_SHORT PROBLEM_
Write out all of the lines below, exactly and completely.

_DATA EXTRACT_
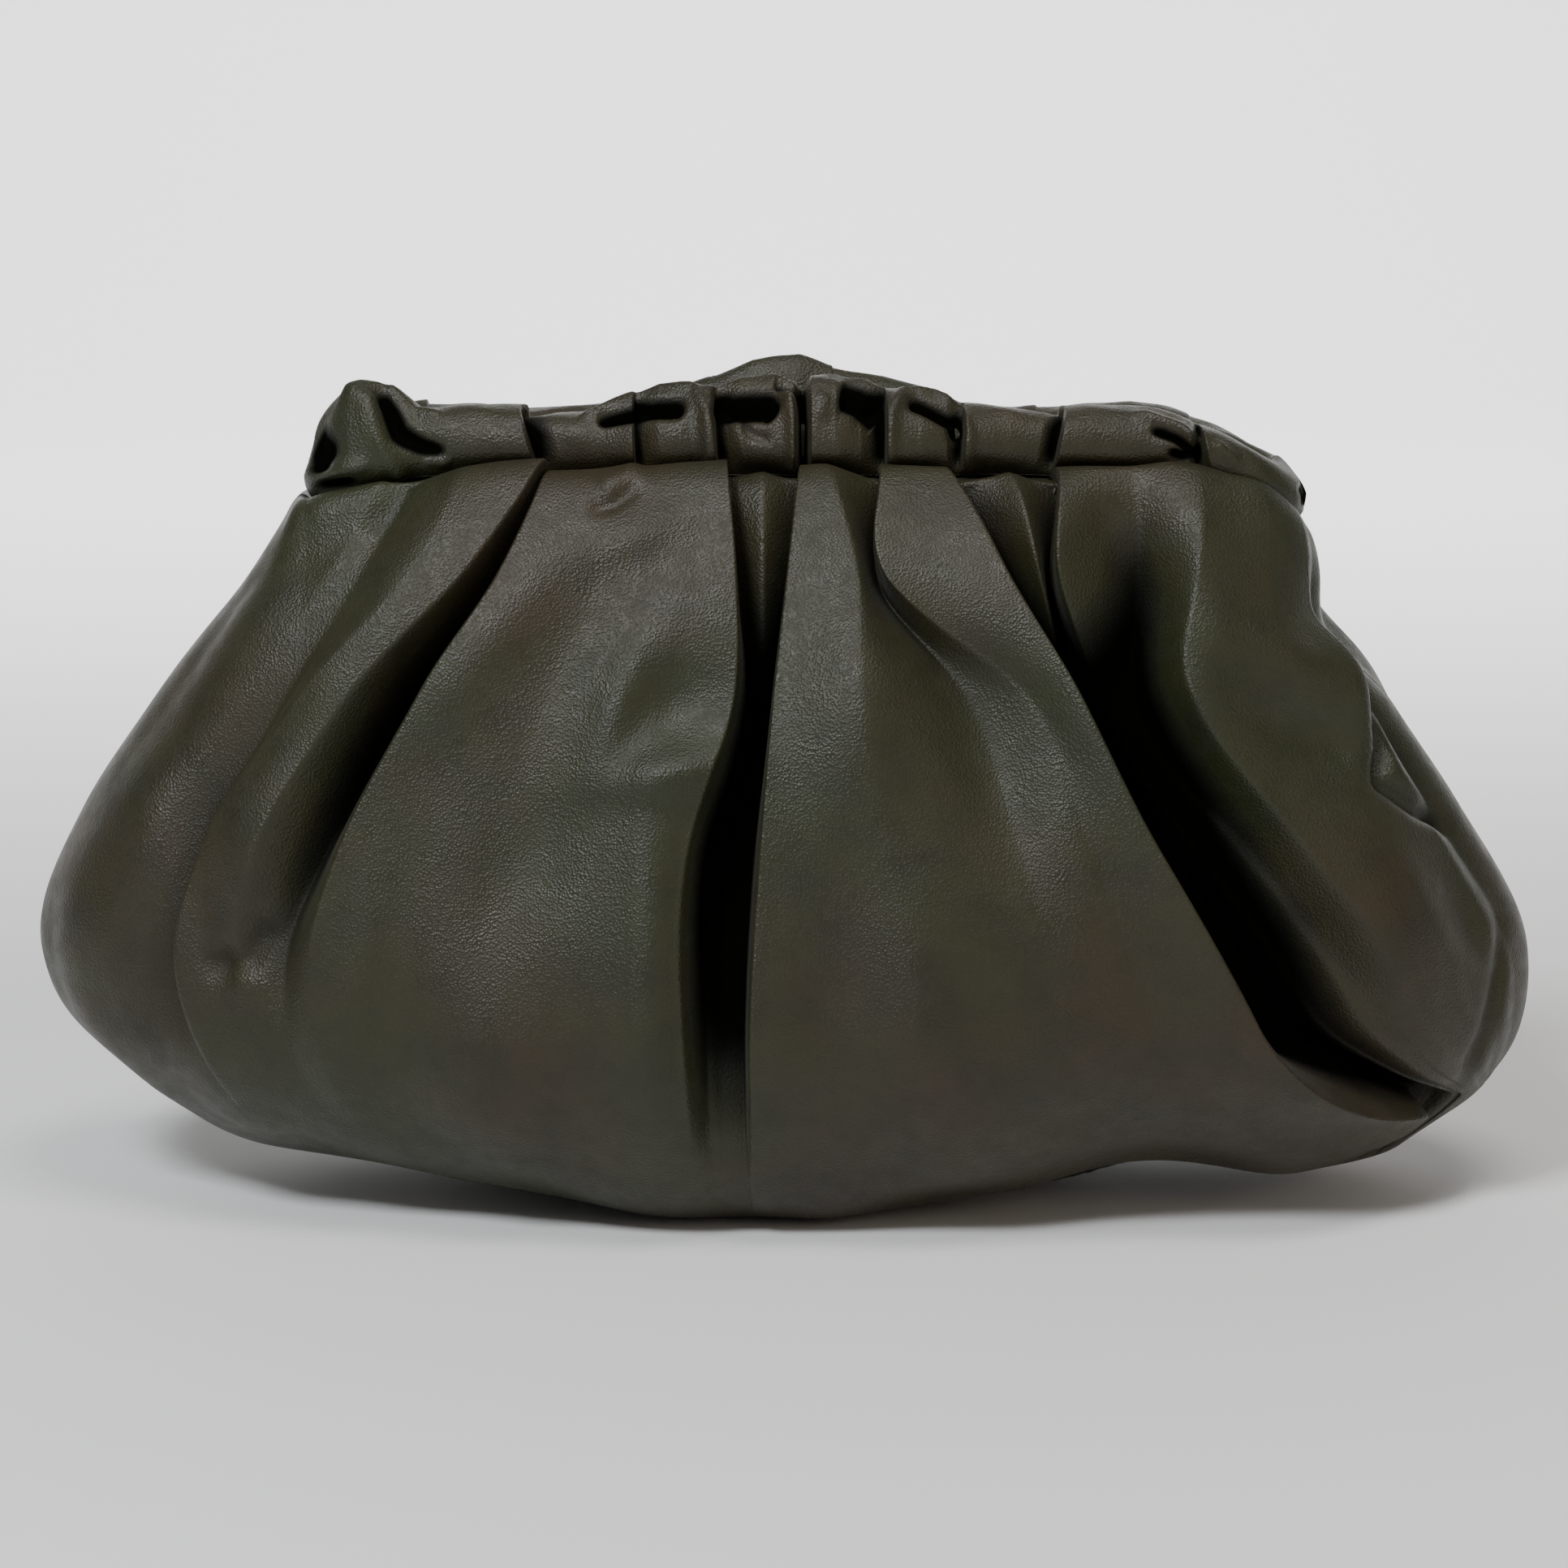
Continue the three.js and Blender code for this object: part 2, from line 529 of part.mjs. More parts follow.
// The hinge frame: one closed loop of bar, through the stations of both sleeves.
function frameGeometry() {
  const corners = [[1, -1], [1, 1], [-1, 1], [-1, -1]];
  const front = railStations(frontPleats).map(({ at }) => railPlace(at, 1));
  const back = railStations(backPleats).map(({ at }) => railPlace(at, -1));
  const loop = [...front, ...back.slice(1, -1).reverse()];
  const positions = [];
  const index = [];
  loop.forEach(({ point, out }, i) => {
    const next = (i + 1) % loop.length;
    corners.forEach(([reach, rise], k) => {
      const place = point.clone().addScaledVector(out, (reach * barWidth) / 2);
      positions.push(place.x, place.y, place.z + (rise * barHeight) / 2);
      const up = (k + 1) % corners.length;
      const [a, b, c, d] = [[i, k], [next, k], [next, up], [i, up]].map(([n, m]) => n * corners.length + m);
      index.push(a, b, c, a, c, d);
    });
  });
  return facingOut(positions, index);
}

function piece(name, geometry, material) {
  const mesh = new THREE.Mesh(geometry, material);
  mesh.name = name;
  return mesh;
}

const bag = new THREE.Group();
bag.add(
  piece("panel_front", panelGeometry(frontKnots, 1), leather),
  piece("panel_back", panelGeometry(backKnots, -1), leather),
  piece("sleeve_front", sleeveGeometry(frontPleats, 1), sleeveLeather),
  piece("sleeve_back", sleeveGeometry(backPleats, -1), sleeveLeather),
  piece("frame", frameGeometry(), coatedSteel),
);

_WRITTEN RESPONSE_
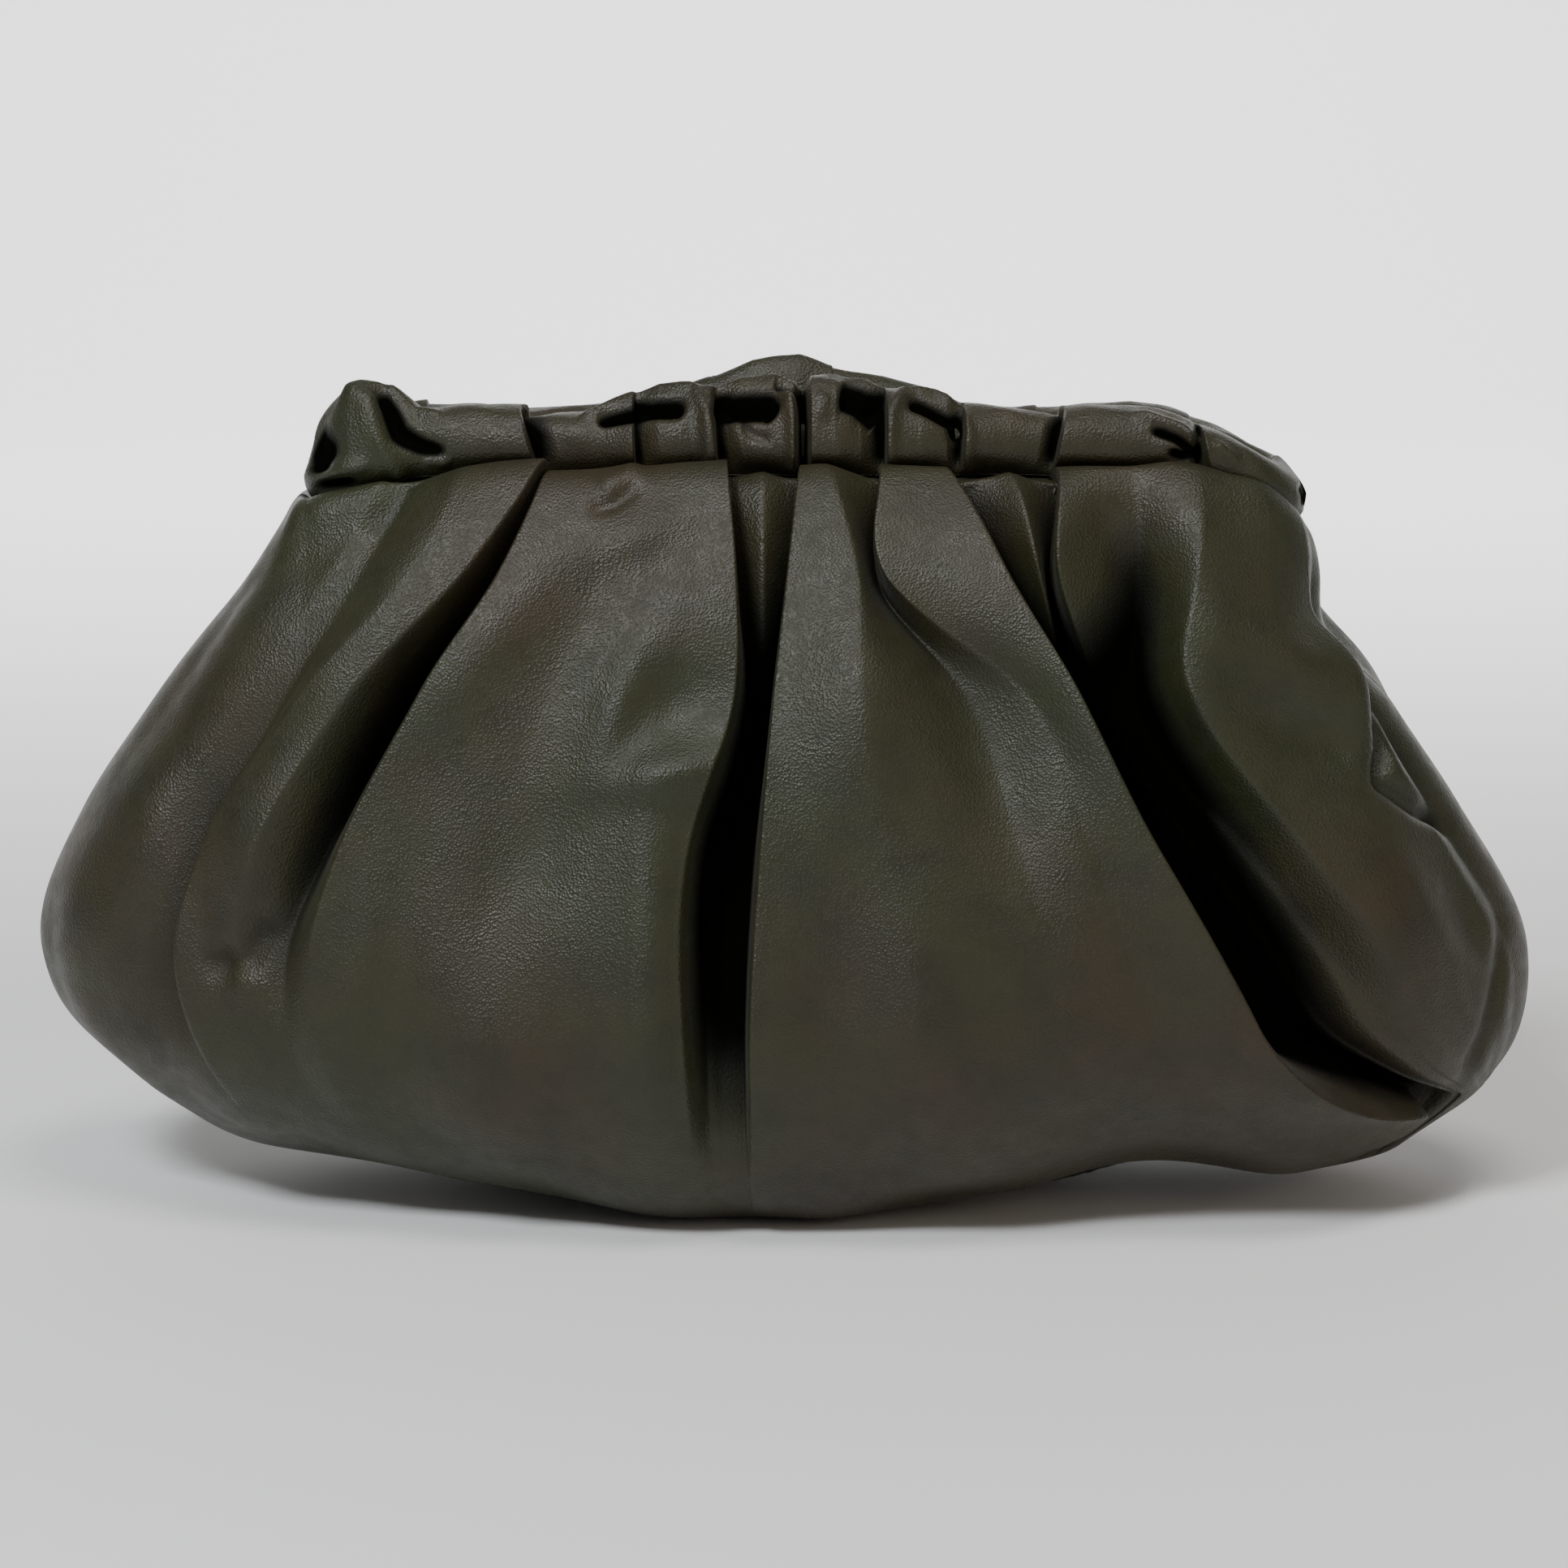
Continue the three.js and Blender code for this object: part 2, from line 529 of part.mjs. More parts follow.
// The hinge frame: one closed loop of bar, through the stations of both sleeves.
function frameGeometry() {
  const corners = [[1, -1], [1, 1], [-1, 1], [-1, -1]];
  const front = railStations(frontPleats).map(({ at }) => railPlace(at, 1));
  const back = railStations(backPleats).map(({ at }) => railPlace(at, -1));
  const loop = [...front, ...back.slice(1, -1).reverse()];
  const positions = [];
  const index = [];
  loop.forEach(({ point, out }, i) => {
    const next = (i + 1) % loop.length;
    corners.forEach(([reach, rise], k) => {
      const place = point.clone().addScaledVector(out, (reach * barWidth) / 2);
      positions.push(place.x, place.y, place.z + (rise * barHeight) / 2);
      const up = (k + 1) % corners.length;
      const [a, b, c, d] = [[i, k], [next, k], [next, up], [i, up]].map(([n, m]) => n * corners.length + m);
      index.push(a, b, c, a, c, d);
    });
  });
  return facingOut(positions, index);
}

function piece(name, geometry, material) {
  const mesh = new THREE.Mesh(geometry, material);
  mesh.name = name;
  return mesh;
}

const bag = new THREE.Group();
bag.add(
  piece("panel_front", panelGeometry(frontKnots, 1), leather),
  piece("panel_back", panelGeometry(backKnots, -1), leather),
  piece("sleeve_front", sleeveGeometry(frontPleats, 1), sleeveLeather),
  piece("sleeve_back", sleeveGeometry(backPleats, -1), sleeveLeather),
  piece("frame", frameGeometry(), coatedSteel),
);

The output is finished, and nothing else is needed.